Samad (2004) evaluate evaluated the performance of Islamic Banks in Bahrain over the period 1992-2001 using financial ratio measures. The paper concludes that there is a significant difference in profitability and liquidity between Islamic and Conventional Banks and that Islamic Banks are relatively superior in terms of their credit performance. The study found that there is a significant difference in Islamic Banks’ performance and Conventional Banks. Similarly, using financial ratios, Rosly & Bakar (2003) in their study to evaluated the relative performance of the Islamic
Banking Scheme (mainstream banks offering Islamic services) to mainstream banks (conventional) in Malaysia for the period 1996-1999 found that mainstream banks performed better than Islamic Banking Schemes due to larger market size and greater experience, and thus concluded that Islamic Banks should put more on the morals and principals of trade taken from the holy Quran so as to achieve efficiency.

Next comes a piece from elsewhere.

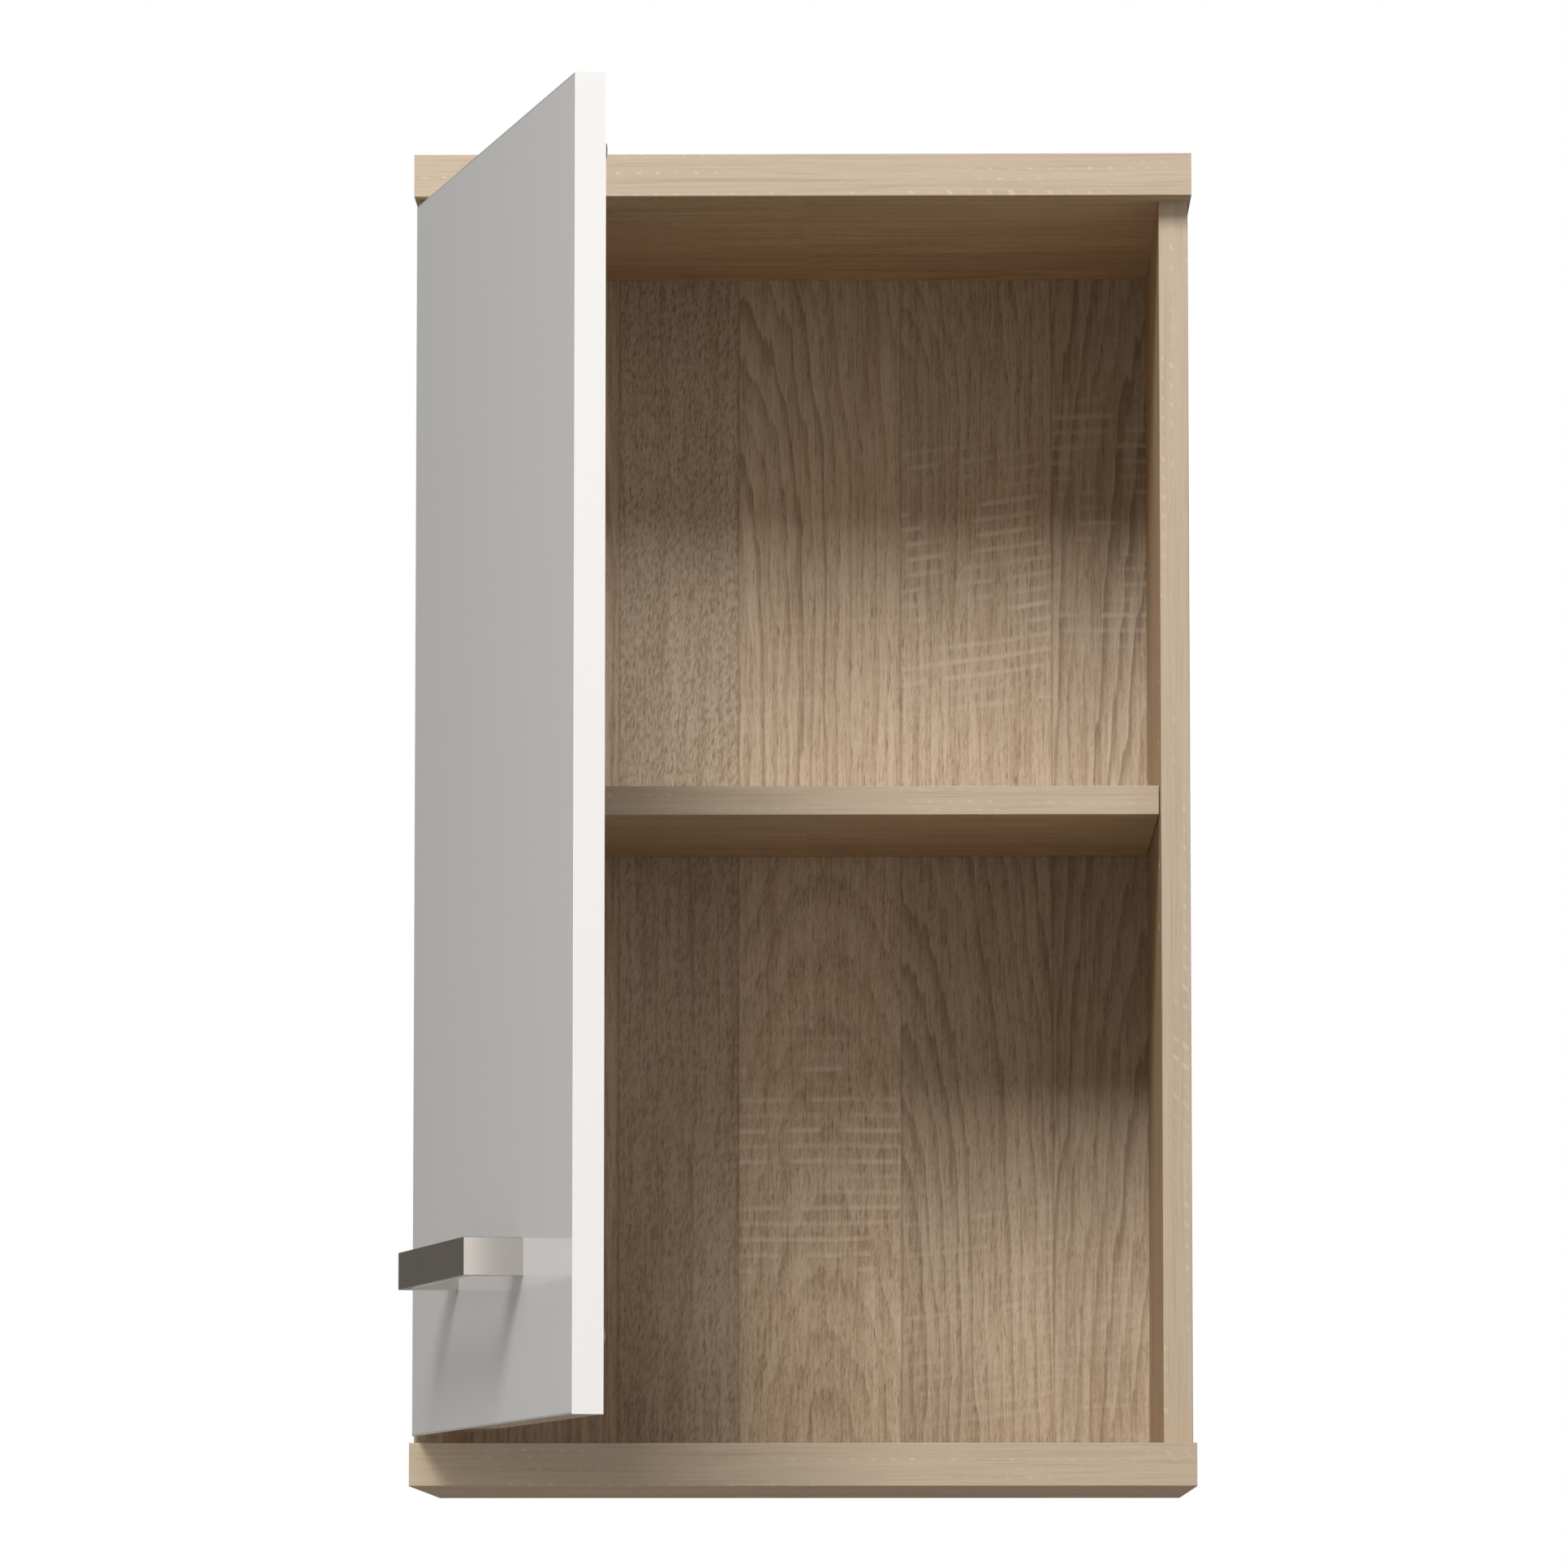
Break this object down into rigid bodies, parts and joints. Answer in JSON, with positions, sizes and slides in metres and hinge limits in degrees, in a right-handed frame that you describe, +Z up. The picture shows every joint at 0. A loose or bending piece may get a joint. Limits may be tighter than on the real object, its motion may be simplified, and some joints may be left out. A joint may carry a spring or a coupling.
{
  "type": "hanging wall cabinet",
  "caption": "Narrow wall-hung cabinet with oak-decor carcass, one adjustable shelf and a white gloss door on concealed cup hinges with a strap handle.",
  "frame": {"origin": "in the wall plane, midway between the holes of the two wall hangers", "axes": "+Z up, +Y into the wall, -Y the front; the door is hinged on the -X side and rests open by 76 degrees"},
  "size_m": [0.4, 0.6755, 0.684],
  "materials": {
    "oak_board": "matt printed oak decor on chipboard",
    "oak_back": "matt printed oak decor on thin fibreboard",
    "oak_edge": "matt oak edge banding",
    "white_gloss": "high-gloss white foil",
    "handle_metal": "satin metal",
    "nickel": "nickel-plated steel",
    "plated_steel": "zinc-plated steel",
    "zinc": "die-cast zinc",
    "beech": "plain beech",
    "clear_rubber": "translucent soft bumper"
  },
  "bodies": {
    "carcass": {"top_panel": "oak_board", "bottom_panel": "oak_board", "left_side_panel": "oak_board", "right_side_panel": "oak_board", "back_panel": "oak_back", "shelf": "oak_board", "top_edge_band": "oak_edge", "bottom_edge_band": "oak_edge", "left_side_edge_band": "oak_edge", "right_side_edge_band": "oak_edge", "shelf_edge_band": "oak_edge", "shelf_pins": "plated_steel", "corner_dowels": "beech", "cam_bolts": "plated_steel", "cam_locks": "zinc", "left_wall_hanger": "plated_steel", "right_wall_hanger": "plated_steel", "hanger_screws": "plated_steel", "lower_mounting_plate": "nickel", "upper_mounting_plate": "nickel", "lower_hinge_arm": "nickel", "upper_hinge_arm": "nickel", "arm_pins": "nickel", "hinge_plate_screws": "plated_steel", "arm_fixing_screws": "plated_steel", "side_adjusting_screws": "plated_steel"},
    "outer_links": {"lower_outer_link": "nickel", "upper_outer_link": "nickel"},
    "inner_links": {"lower_inner_link": "nickel", "upper_inner_link": "nickel"},
    "door": {"door_panel": "white_gloss", "door_edge_band": "white_gloss", "handle": "handle_metal", "handle_screws": "plated_steel", "door_bumpers": "clear_rubber", "lower_hinge_cup": "nickel", "upper_hinge_cup": "nickel", "cup_pins": "nickel", "hinge_cup_screws": "plated_steel"}
  },
  "joints": [
    {"name": "outer_link_swing", "type": "hinge", "parent": "carcass", "child": "outer_links", "pos_m": [-0.1665, -0.2855, 0], "axis": [0, 0, -1], "range_deg": [-1.92, 8.41]},
    {"name": "door_swing", "type": "hinge", "parent": "outer_links", "child": "door", "pos_m": [-0.18975, -0.29579, 0], "axis": [0, 0, -1], "range_deg": [-84.36, 18.87]},
    {"name": "inner_link_swing", "type": "hinge", "parent": "carcass", "child": "inner_links", "pos_m": [-0.1585, -0.28, 0], "axis": [0, 0, -1], "range_deg": [-4.2, 18.59]}
  ],
  "couplings": [
    {"joint": "outer_link_swing", "follows": "door_swing", "ratio": -0.099099},
    {"joint": "inner_link_swing", "follows": "door_swing", "ratio": -0.21982}
  ]
}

Iqbal and Molyneux (2005) stated that one of the reason of the importance of studying efficiency of IBs include an improvement in cost efficiency as a mean in achieving higher profits and increasing the chance of survival in deregulated and competitive market. There are few studies which investigate the relationship between efficiency and financial performances especially on profitability and he found that profitability is significantly related to measure pure technical efficiency (PTE).
Saleh and Rami (2006) evaluate the Islamic banks’ performance in Jordon, examine and analyze the experience with Islamic banking for the first and second Islamic bank, Jordan Islamic Bank for Finance and Investment (JIBFI), and Islamic International Arab Bank (IIAB) in Jordon. The study highlights the domestic as well as global challenges being faced by this sector. The study used performance evaluation methodology by Conducting profit maximization, capital structure, and liquidity tests, several interesting findings result from the study. First, the efficiency and ability of both banks have increased and both
Banks have expanded their investment and activities. Second, both banks have played an important role in financing projects in Jordan. Third, these banks have focused on the short-term investment. Fourth, Bank for Finance and Investment (JIBFI) is found to have high profitability. Finally, the study concludes that Islamic banks have high growth in the credit facilities and in profitability.

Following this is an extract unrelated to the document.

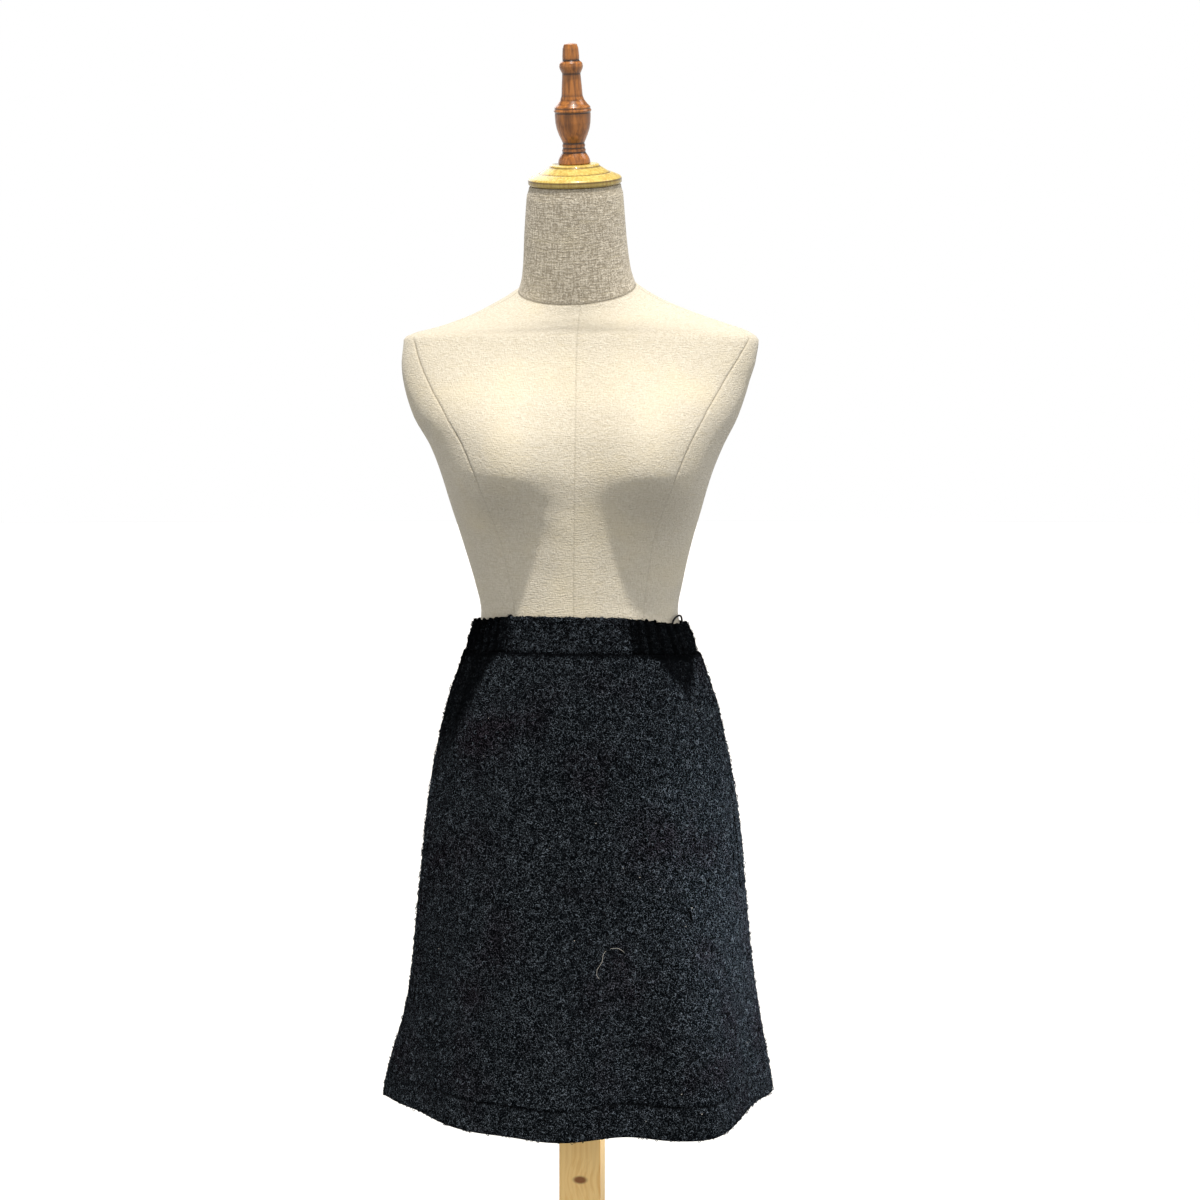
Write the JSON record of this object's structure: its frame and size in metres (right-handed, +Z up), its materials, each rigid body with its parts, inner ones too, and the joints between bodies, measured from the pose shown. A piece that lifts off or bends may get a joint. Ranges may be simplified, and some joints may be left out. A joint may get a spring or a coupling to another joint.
{
  "type": "a-line skirt on dress form",
  "caption": "Knee-length A-line skirt in black boucle wool with a flat-fronted elastic waistband, worn by a limbless linen dress form on a post stand.",
  "frame": {"origin": "centre of the base's flat underside, on the floor under the post", "axes": "+Z up along the post; the dress form's front faces -Y and its left side is +X"},
  "size_m": [0.4289, 0.38, 1.6615],
  "materials": {
    "boucle": "nubby black boucle wool with a few grey tips",
    "cord": "round black cord",
    "linen": "natural plain-weave linen, drawn tight",
    "varnished_wood": "turned, stained and gloss varnished",
    "pine": "planed and lightly oiled"
  },
  "bodies": {
    "root": {"skirt_front": "boucle", "skirt_back": "boucle", "waistband_front": "boucle", "waistband_back": "boucle", "hanger_loop": "cord", "dress_form": "linen", "neck_cap": "varnished_wood", "finial": "varnished_wood", "post": "pine", "stand_base": "pine"}
  },
  "joints": []
}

Further to that, Ahmad & Hassan (2007) applying financial ratio measures for the period 1994-2001 to explain the main operational differences between Islamic and Conventional Banks in Bangladesh. The study concludes that in order to establish a fair comparison between Islamic and Conventional banks, Islamic Banks should have their own inter-bank money market plus a developed secondary financial market. Since Islamic Banks operate within the traditional banking law, the study also suggested that Islamic Banks should have an independent authority for regulatory purposes besides the Islamic law.

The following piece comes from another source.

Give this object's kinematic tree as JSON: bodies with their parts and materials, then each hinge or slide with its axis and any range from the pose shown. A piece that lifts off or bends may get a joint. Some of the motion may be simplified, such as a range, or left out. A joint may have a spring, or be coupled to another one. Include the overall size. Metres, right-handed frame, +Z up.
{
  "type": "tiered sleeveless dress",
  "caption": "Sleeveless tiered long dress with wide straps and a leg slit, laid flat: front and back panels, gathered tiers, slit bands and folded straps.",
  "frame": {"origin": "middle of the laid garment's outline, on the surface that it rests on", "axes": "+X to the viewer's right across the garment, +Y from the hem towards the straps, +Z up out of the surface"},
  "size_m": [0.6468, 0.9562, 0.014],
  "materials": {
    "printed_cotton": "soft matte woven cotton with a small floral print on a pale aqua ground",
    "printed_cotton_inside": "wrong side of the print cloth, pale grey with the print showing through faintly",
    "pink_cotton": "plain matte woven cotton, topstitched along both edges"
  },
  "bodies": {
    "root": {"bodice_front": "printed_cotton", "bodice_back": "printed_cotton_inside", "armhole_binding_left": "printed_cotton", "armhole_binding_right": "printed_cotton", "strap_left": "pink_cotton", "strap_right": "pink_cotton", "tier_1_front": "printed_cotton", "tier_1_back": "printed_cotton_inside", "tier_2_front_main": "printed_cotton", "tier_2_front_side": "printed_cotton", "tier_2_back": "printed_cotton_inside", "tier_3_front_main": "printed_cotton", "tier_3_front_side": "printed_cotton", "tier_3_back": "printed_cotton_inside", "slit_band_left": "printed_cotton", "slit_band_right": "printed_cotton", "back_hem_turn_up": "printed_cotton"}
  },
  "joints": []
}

Kader & Asarpota (2007) evaluate the performance of the UAE Islamic banks applying financial ratio measure for the period 2000-2004. The results of the study show that in comparison with UAE conventional banks, Islamic banks of UAE are relatively more profitable, less liquid, less risky, and more efficient. The paper conclude that there are two important implications associated with this finding: First, attributes of the Islamic profit-and-loss sharing banking paradigm are likely to be associated as a key reason for
the rapid growth in Islamic banking in UAE. Second, as the UAE Islamic banks in practice are different from UAE conventional banks it should be regulated and supervised in a different way.
Danesh (2007) this study, employing the non- parametric DEA approaches, to examine and investigate the relative efficiency of Islamic Banks to their Conventional counterparts in the Gulf Cooperation Council (GCC), over the period 2000-2006. The study examines the determinants of Islamic Banking efficiency using a second-step regression model approach. In general, the study indicates that the DEA efficiency scores suggest that Islamic Commercial Banks’ efficiency is indifferent to that of Conventional Commercial Banks. Furthermore, the regression analysis implies that Islamic banking efficiency in the GCC markets is indifferent. However, Islamic Banks were found to be relatively efficient in 2006. In addition, Wholesale banks are efficient, whether it was Islamic or Conventional.
In same way (Hessen 2008) he assessed empirically based on evidence covering individual Islamic and commercial banks in 18 ,he was find that (i) small Islamic banks tend to be financially stronger than small commercial banks; (ii) large commercial banks tend to be financially stronger than large Islamic banks; and (iii) small Islamic banks tend to be financially stronger than large Islamic banks, which may reflect challenges of credit risk management in large Islamic bank the Islamic financial system. The paper also found that Islamic banks have a high growth in the credit facilities and in profitability.
Magdoleen (2009) The aim of this study is to examines and evaluates the relative performance of Islamic banks as to their counterparts in different countries, in profitability, liquidity, risk & solvency, and efficiency for the period of 2003-2007, Financial ratios are applied in measuring these performance .the study found that Islamic banking are less profitable more solvent (less risky) and more efficient, however the difference in liquidly between the two sets of banks are not significant. The reasons are due to the facts that conventional banks have a longer history and experience in the financial market.
Apart is more (Al-Ajlouni, 2009) through assessing the capability of Islamic banks to meet the requirements and challenges of financial globalization, in order to maximize and limit the expected opportunities and threats respectively. The research recommends that there is a need to strengthen cooperation between JIBs and other Islamic banks abroad, and reinforce the leadership role of young employees in the required strategic changes, in addition to moving the responsibilities of (Shari’ah boards supervision) from the Islamic individual banks to the central banks to become (Central Shari’ah Supervision).
(Badreldin 2009) This paper evaluates this lack of performance measures. It then adapts a currently applied ROE Analysis Tool used in conventional banks, to the currently established model of Islamic Banks and tests its applicability and evaluates its usefulness. The findings suggest that such an adapted model would be quite successful for use in Islamic banks and would offer much better analysis and basis of comparison within the Islamic financial system.